Establishment Republicans — including many governors — are also supporting a large-scale airlift, usually without separating economic migrants from the smaller number of Afghans who fought alongside U.S. troops.
“There are 32 million Afghans, we’re talking about 60[ooo] to 80,000 people,” Sen. Ben Sasse (R-NE) told Fox News Sunday. He continued:
So the first thing to say is, the American people need to understand who we’re talking about. We’re talking about heroes, who fought with us to take the fight to al Qaeda and the Taliban … When you fought on behalf of Americans to protect our people, you’re welcome in my neighborhood.
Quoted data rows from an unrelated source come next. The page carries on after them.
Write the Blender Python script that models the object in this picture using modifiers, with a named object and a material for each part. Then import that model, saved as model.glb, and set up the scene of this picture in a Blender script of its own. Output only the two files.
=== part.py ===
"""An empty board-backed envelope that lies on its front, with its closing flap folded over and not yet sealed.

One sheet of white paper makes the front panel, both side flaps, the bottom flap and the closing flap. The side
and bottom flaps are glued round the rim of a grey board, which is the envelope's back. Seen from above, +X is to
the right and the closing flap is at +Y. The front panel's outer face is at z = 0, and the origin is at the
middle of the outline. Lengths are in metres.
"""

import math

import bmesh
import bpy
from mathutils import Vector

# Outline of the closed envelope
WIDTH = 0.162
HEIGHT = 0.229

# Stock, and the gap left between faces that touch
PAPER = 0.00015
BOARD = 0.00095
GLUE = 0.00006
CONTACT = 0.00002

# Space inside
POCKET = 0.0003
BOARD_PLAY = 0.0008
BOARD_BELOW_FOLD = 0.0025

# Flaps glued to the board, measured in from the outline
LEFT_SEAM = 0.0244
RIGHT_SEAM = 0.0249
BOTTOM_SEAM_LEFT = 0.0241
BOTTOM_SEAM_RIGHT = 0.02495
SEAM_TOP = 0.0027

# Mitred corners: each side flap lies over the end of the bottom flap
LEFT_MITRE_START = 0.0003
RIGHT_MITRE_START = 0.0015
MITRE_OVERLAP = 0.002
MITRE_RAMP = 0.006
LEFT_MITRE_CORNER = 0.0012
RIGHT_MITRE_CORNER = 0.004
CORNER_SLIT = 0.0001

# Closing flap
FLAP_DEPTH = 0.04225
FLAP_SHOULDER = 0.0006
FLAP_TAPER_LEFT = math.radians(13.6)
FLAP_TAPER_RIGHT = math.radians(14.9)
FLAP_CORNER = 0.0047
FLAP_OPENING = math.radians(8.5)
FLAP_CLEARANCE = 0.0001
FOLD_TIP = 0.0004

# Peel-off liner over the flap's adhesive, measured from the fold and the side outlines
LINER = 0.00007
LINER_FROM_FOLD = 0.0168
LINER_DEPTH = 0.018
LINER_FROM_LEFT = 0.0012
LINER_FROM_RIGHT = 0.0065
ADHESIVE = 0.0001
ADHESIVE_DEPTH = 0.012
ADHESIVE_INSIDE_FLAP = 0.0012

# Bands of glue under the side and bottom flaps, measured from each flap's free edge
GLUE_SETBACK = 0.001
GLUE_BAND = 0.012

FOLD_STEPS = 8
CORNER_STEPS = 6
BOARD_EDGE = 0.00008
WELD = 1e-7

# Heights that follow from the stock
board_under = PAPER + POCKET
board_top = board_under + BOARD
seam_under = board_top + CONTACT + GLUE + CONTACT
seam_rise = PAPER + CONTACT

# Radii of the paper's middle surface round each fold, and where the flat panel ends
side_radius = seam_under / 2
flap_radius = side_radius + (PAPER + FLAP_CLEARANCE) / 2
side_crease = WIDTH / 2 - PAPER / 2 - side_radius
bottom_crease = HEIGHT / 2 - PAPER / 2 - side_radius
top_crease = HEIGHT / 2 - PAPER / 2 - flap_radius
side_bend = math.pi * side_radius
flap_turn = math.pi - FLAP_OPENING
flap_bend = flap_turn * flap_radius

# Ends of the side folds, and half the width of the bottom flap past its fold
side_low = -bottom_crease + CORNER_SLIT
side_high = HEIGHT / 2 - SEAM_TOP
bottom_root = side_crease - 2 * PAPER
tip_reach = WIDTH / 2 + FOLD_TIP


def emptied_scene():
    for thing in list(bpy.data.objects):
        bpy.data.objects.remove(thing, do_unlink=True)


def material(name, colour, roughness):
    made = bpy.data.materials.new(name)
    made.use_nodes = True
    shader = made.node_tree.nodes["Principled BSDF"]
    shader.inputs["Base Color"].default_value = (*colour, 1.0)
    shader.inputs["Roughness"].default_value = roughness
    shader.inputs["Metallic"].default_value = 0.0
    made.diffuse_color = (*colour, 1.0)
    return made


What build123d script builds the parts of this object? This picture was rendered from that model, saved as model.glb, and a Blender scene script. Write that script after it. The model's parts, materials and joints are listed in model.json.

The long-standing federal policy of extraction migration pulls many workers, consumers, and renters from poor countries for use in the U.S. economy. The economic policy inflates the labor supply and boosts consumer spending, so aiding companies and investors.
The migration is deeply unpopular because it damages ordinary Americans’ career opportunities, cuts their wages, raises their rents, curbs their productivity, shrinks their political clout, widens regional wealth gaps, and wrecks their democratic, equality-promoting civic culture.
For many years, a wide variety of pollsters have shown deep and broad opposition to labor migration and the inflow of temporary contract workers into jobs sought by young U.S. graduates. This opposition is multiracial, cross-sex, non-racist, class-based, bipartisan, rational, persistent, and recognizes the solidarity Americans owe to each other.